How does the interest rate on a land loan compare to a mortgage?

Land loans usually carry 1–3% higher annual interest rates than mortgages. A mortgage might be 6%, while a comparable land loan could be 7–9%. This premium reflects the higher perceived risk—raw land cannot be occupied, generates no income, and is harder to liquidate. Strengthening your credit score and increasing your down payment both help negotiate lower rates.

Can I refinance a land loan?

Refinancing is possible but less common than mortgage refinancing. Most land lenders are small regional banks or specialized agricultural lenders, so options are limited. You can refinance if you secure development approval, construct a building, or significantly improve the property—these changes reduce risk and unlock conventional mortgage rates. Refinancing costs and timeline should be discussed with your current lender.

What happens to my payment if I choose a shorter loan term?

Shorter terms substantially increase your periodic payment but reduce total interest paid. A 10-year land loan at 7% on a $200,000 balance costs roughly $1,200/month; stretching to 20 years drops it to ~$775/month. The tradeoff is clear: lower monthly obligation versus higher cumulative interest. Use a calculator to model both scenarios against your cash flow.

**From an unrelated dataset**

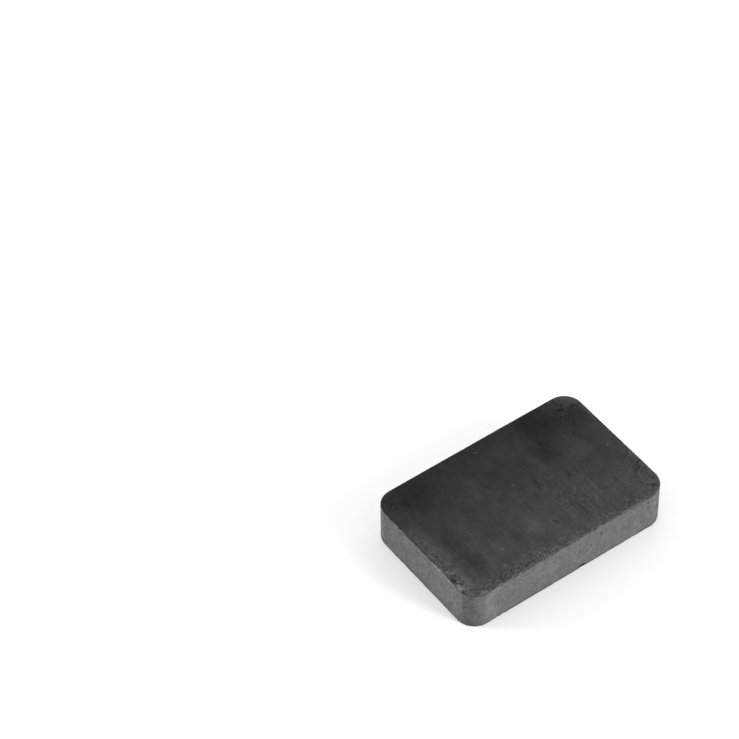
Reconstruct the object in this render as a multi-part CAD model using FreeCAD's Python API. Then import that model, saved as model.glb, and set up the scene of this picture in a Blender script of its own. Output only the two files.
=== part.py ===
"""Block magnet: one pressed, fired and ground ferrite block, in millimetres.

The block lies on one ground pole face. The origin is the centre of that face, +X runs along the
length, +Y along the width and +Z through the thickness, from pole face to pole face. The front
side faces -Y and the left side faces -X. The press die gives the plan outline and its round
corners, grinding gives the two pole faces, and use has chipped the rims between them.
"""
import FreeCAD, Part
import math
import os

# Fired and ground block
LENGTH = 30.8
WIDTH = 20.0
THICKNESS = 6.0
CORNER_RADIUS = 2.6
EDGE_ROUND = 0.1

# Stretches of a pole face's rim, counter-clockwise from above: the straight runs by the direction
# that their side faces, and the corner arcs by the direction where they start, in degrees
RUN_FACES = {"front": 270.0, "right": 0.0, "back": 90.0, "left": 180.0}
ARC_STARTS = {"front_right": 270.0, "back_right": 0.0, "back_left": 90.0, "front_left": 180.0}
QUARTER_TURN = 90.0

# Scars on the two rims. Each has its stretch, its share of the way along that stretch, half its
# length along the rim, its reach in over the pole face and its drop down the side.
TOP_SCARS = [
    ("front", 0.15, 0.90, 0.20, 0.36),
    ("front", 0.33, 0.45, 0.12, 0.16),
    ("front", 0.45, 0.40, 0.13, 0.11),
    ("front", 0.60, 0.60, 0.10, 0.14),
    ("front", 0.83, 0.85, 0.24, 0.18),
    ("front", 0.885, 2.90, 0.15, 0.36),
    ("front", 0.97, 0.75, 0.34, 0.24),
    ("right", 0.03, 2.40, 2.25, 0.03),
    ("right", 0.42, 0.40, 0.12, 0.10),
    ("back_right", 0.50, 2.15, 2.00, 0.05),
    ("back", 0.55, 0.45, 0.10, 0.12),
    ("left", 0.44, 0.50, 0.12, 0.16),
    ("left", 0.74, 1.90, 0.12, 0.20),
    ("front_left", 0.08, 1.45, 0.85, 0.22),
    ("front_left", 0.47, 1.08, 0.50, 0.36),
    ("front_left", 0.84, 1.20, 0.75, 0.24),
]
BOTTOM_SCARS = [
    ("front", 0.58, 0.75, 0.10, 0.60),
    ("left", 0.30, 0.50, 0.08, 0.16),
    ("front_right", 0.40, 0.60, 0.10, 0.18),
]


def vector(x, y, z):
    return FreeCAD.Vector(x, y, z)


def plan_direction(degrees):
    """Unit vector in plan, turned counter-clockwise from +X."""
    angle = math.radians(degrees)
    return vector(math.cos(angle), math.sin(angle), 0.0)


def rim_point(stretch, share):
    """Point on the plan outline at a share of a stretch, and the outward direction there."""
    half_length = LENGTH / 2 - CORNER_RADIUS
    half_width = WIDTH / 2 - CORNER_RADIUS
    if stretch in ARC_STARTS:
        outward = plan_direction(ARC_STARTS[stretch] + share * QUARTER_TURN)
        centre = vector(
            math.copysign(half_length, outward.x), math.copysign(half_width, outward.y), 0.0
        )
        return centre + outward * CORNER_RADIUS, outward
    outward = plan_direction(RUN_FACES[stretch])
    along = plan_direction(RUN_FACES[stretch] + QUARTER_TURN)
    from_middle = 2 * share - 1
    x = half_length * (outward.x + along.x * from_middle)
    y = half_width * (outward.y + along.y * from_middle)
    return vector(x, y, 0.0) + outward * CORNER_RADIUS, outward


def is_upright(edge):
    return abs(edge.tangentAt(edge.FirstParameter).z) > 0.5


def fired_block():
    """The die's outline through the thickness, with round corners and lightly eased rims."""
    plan = Part.makePlane(LENGTH, WIDTH, vector(-LENGTH / 2, -WIDTH / 2, 0.0))
    block = plan.extrude(vector(0.0, 0.0, THICKNESS))
    block = block.makeFillet(CORNER_RADIUS, [edge for edge in block.Edges if is_upright(edge)])
    rims = [edge for edge in block.Edges if not is_upright(edge)]
    return block.makeFillet(EDGE_ROUND, rims)


def scar_cutter(stretch, share, half_length, reach, drop, pole_height, face_up):
    """Ball whose surface is the scar, as a flake leaves a shallow hollow in a brittle rim.

    In the plane across the rim, the ball's centre is out and up from the rim by the two amounts
    that make its surface meet the pole face at the reach and the side at the drop, and it cuts
    the rim at half the scar's length each way.
    """
    point, outward = rim_point(stretch, share)
    out = (half_length**2 - reach**2) / (2 * reach)
    up = (half_length**2 - drop**2) / (2 * drop)
    radius = math.sqrt(half_length**2 + out**2 + up**2)
    point.z = pole_height
    return Part.makeSphere(radius, point + outward * out + vector(0.0, 0.0, face_up * up))


def magnet_block():
    cutters = [scar_cutter(*scar, pole_height=THICKNESS, face_up=1) for scar in TOP_SCARS]
    cutters += [scar_cutter(*scar, pole_height=0.0, face_up=-1) for scar in BOTTOM_SCARS]
    return fired_block().cut(cutters).removeSplitter()


def main():
    os.makedirs("parts", exist_ok=True)
    shape = magnet_block()
    shape.exportStep("parts/magnet_block.step")
    box = shape.optimalBoundingBox(False)
    print("solids", len(shape.Solids), "valid", shape.isValid(), "faces", len(shape.Faces))
    print("box", round(box.XLength, 3), round(box.YLength, 3), round(box.ZLength, 3))
    print("lowest", round(box.ZMin, 3), "volume mm3", round(shape.Volume, 1))


main()
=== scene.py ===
"""Looks of the block magnet, in metres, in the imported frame: +X length, +Y width, +Z thickness.

The block's surface is a profile carried round the die's outline, then cut back to the chipped form.
"""

import math

import bpy
import numpy as np
from mathutils import Matrix, Vector


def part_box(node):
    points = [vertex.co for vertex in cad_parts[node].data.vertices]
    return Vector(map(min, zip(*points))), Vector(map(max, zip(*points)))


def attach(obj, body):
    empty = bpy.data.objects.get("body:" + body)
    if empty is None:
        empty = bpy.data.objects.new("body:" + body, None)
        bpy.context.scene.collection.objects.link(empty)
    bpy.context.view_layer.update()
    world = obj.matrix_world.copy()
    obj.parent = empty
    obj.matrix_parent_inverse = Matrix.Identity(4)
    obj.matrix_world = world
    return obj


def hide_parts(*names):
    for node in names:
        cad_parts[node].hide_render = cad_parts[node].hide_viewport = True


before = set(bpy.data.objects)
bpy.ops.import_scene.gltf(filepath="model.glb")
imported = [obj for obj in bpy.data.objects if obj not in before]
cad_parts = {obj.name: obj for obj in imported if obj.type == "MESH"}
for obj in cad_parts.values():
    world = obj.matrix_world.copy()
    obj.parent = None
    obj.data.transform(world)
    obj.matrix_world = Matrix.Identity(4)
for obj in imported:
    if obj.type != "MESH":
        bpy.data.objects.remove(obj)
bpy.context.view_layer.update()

# The block, in millimetres, its overall size from the frame
MM = 0.001
NODE = "magnet_block"
LOW, HIGH = (np.array(corner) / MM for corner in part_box(NODE))
LENGTH, WIDTH, THICKNESS = HIGH - LOW
CORNER_RADIUS = 2.6
EDGE_ROUND = 0.1
HALF_RUN_X = LENGTH / 2 - CORNER_RADIUS
HALF_RUN_Y = WIDTH / 2 - CORNER_RADIUS

# Grid of the surface: columns round the outline, then how far from the rim the close rows reach
# and how many there are, on each pole face and down the side from each. Inside the close rows a
# pole face has rings, by their share of the last close row. Rows crowd towards a rim by a power,
# and points walk inward towards a core so deep inside the block.
COLUMNS = 920
TOP_FACE_ROWS = (2.4, 31)
LOW_FACE_ROWS = (1.2, 12)
SIDE_TOP_ROWS = (1.2, 17)
SIDE_LOW_ROWS = (1.2, 12)
SIDE_MIDDLE_ROWS = 24
FACE_RINGS = (0.93, 0.80, 0.60, 0.36, 0.12)
RIM_CROWDING = 1.5
CORE_DEPTH = 1.2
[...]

Why is land loan approval so difficult?

Lenders see raw land as speculative and illiquid. They cannot easily repossess and sell an empty plot if you default. Banks require excellent credit (usually 700+ FICO), stable employment history, proof of liquid reserves, and a clear purpose for the land (farming, development, investment). Some lenders also appraise land conservatively, limiting the loan amount to 50–60% of appraised value rather than the typical 80–95% for mortgages.

How does payment frequency affect my total interest?

More frequent payments reduce total interest because you repay principal faster and accrue interest on smaller balances. Monthly payments cost less in total interest than quarterly or annual payments at the same annual rate. Making biweekly payments instead of monthly can save thousands over a 20-year term. Factor payment frequency into your budget and lender comparison.